##### Information shown #####
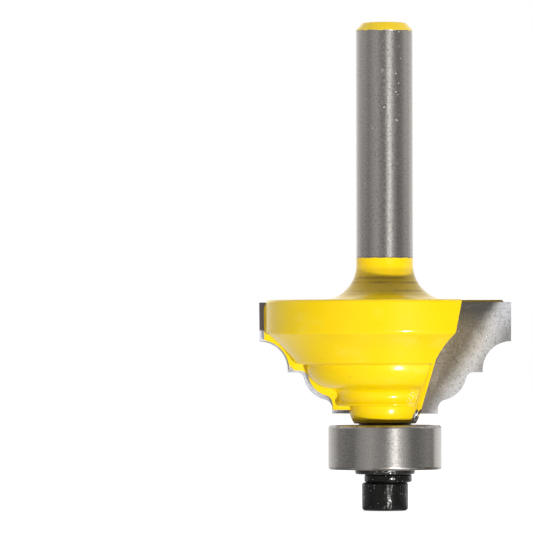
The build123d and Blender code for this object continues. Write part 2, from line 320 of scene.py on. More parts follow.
def ringBrushed(tree, sockets, amount):
    # marks run round the axis, so highlights stretch along it, a quarter turn from the tangent
    feed(tree, sockets["Anisotropic"], amount)
    sockets["Anisotropic Rotation"].default_value = 0.25
    tangent = addNode(tree, "ShaderNodeTangent", direction_type="RADIAL", axis="Z")
    link(tree, tangent.outputs[0], sockets["Tangent"])


# painted body: enamel over turned steel, bare on the shank and where the gullets run out

enamel = {
    "colour": (0.88, 0.615, 0.0),
    "roughness": 0.45,
    "specular": 0.04,
    "gloss": 0.8,
    "coatRoughness": 0.16,
    "relief": 0.012 * mm,
    "ringRelief": 0.5,
    "thickness": 3.0,
    "paintEdge": tipTop + 4.947 * mm,
    "endPaint": shankTop - 0.933 * mm,
    "edgeSoftness": 0.05 * mm,
    "rimWidth": 0.2 * mm,
    "rag": {"scale": 1600, "detail": 4, "stretch": 0.1, "reach": 0.22 * mm},
    "crumbs": {"scale": 5200, "detail": 3, "rough": 0.6},
    "peel": {"scale": 700, "detail": 2},
    "sliver": {
        "centre": (3.72 * mm, -1.0 * mm, ringTop + 0.927 * mm),
        "levels": (1.4 * mm, 1.1 * mm),
        "rag": 0.9 * mm,
    },
    "mottle": {
        "scale": 260,
        "detail": 4,
        "levels": (0.4, 0.75),
        "strength": 0.25,
        "colour": (0.80, 0.53, 0.0),
    },
    "turning": {
        "rings": 11000.0,
        "levels": (0.45, 0.7),
        "strength": 0.18,
        "colour": (0.80, 0.53, 0.0),
    },
    # painted reflection: soft pale patches in the enamel that stand in for uneven reflections
    "cloud": {
        "scale": 190,
        "detail": 4,
        "rough": 0.6,
        "stretch": 1.8,
        "levels": (0.52, 0.74),
        "strength": 0.32,
        "colour": (0.90, 0.70, 0.10),
    },
    "grit": {
        "cells": 3000.0,
        "size": 0.3,
        "share": 0.012,
        "strength": 0.4,
        "colour": (0.35, 0.22, 0.03),
    },
    # painted shadow: a darker band on the neck above the body, where the body's rim shades it from the
    # low key lamp
    "neck": {
        "span": (tipTop + 0.577 * mm, tipTop + 3.977 * mm),
        "fade": 0.5 * mm,
        "strength": 0.42,
        "colour": (0.46, 0.30, 0.01),
    },
    # turning streaks, drawn only inside the neck's painted shadow
    "streaks": {
        "rings": 2600.0,
        "levels": (0.44, 0.6),
        "everywhere": 0.25,
        "strength": 0.75,
        "colour": (0.36, 0.25, 0.02),
    },
    "streakPatches": {"scale": 420, "detail": 3, "stretch": 2, "levels": (0.42, 0.6)},
    # crumbs of braze: real lumps in the relief, with pale dots in the colour that are painted glints
    "brazeAndGlints": {
        "centre": (3.9 * mm, -3.6 * mm, ringTop + 2.727 * mm),
        "squash": 0.7,
        "span": (1.2 * mm, 0.6 * mm),
        "relief": 2.0,
        "levels": (0.56, 0.64),
        "strength": 1.0,
        "colour": (0.95, 0.88, 0.66),
    },
    # painted shadow: the boss darker below a height just above the bearing, where the bearing shades it
    "bossUndersideShadow": {
        "levels": (ringTop + 0.877 * mm, ringTop + 0.677 * mm),
        "strength": 0.28,
        "colour": (0.28, 0.15, 0.03),
    },
    # painted shade: a near-black line at the boss's foot, where it meets the bearing
    "bossFootShadow": {
        "levels": (ringTop + 0.352 * mm, ringTop + 0.256 * mm),
        "strength": 0.93,
        "colour": (0.01, 0.008, 0.004),
    },
}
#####
Exercise aim
Quote verbatim the opening lines of the listing above, ending with the line where "# painted body: enamel" appears; include both endpoints and nothing more.

Answer to the exercise
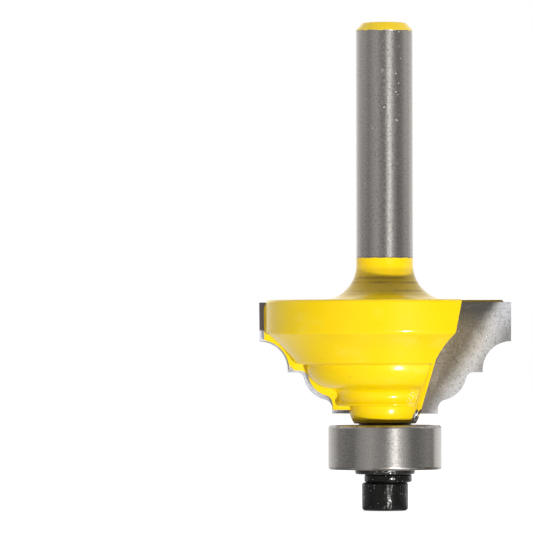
The build123d and Blender code for this object continues. Write part 2, from line 320 of scene.py on. More parts follow.
def ringBrushed(tree, sockets, amount):
    # marks run round the axis, so highlights stretch along it, a quarter turn from the tangent
    feed(tree, sockets["Anisotropic"], amount)
    sockets["Anisotropic Rotation"].default_value = 0.25
    tangent = addNode(tree, "ShaderNodeTangent", direction_type="RADIAL", axis="Z")
    link(tree, tangent.outputs[0], sockets["Tangent"])


# painted body: enamel over turned steel, bare on the shank and where the gullets run out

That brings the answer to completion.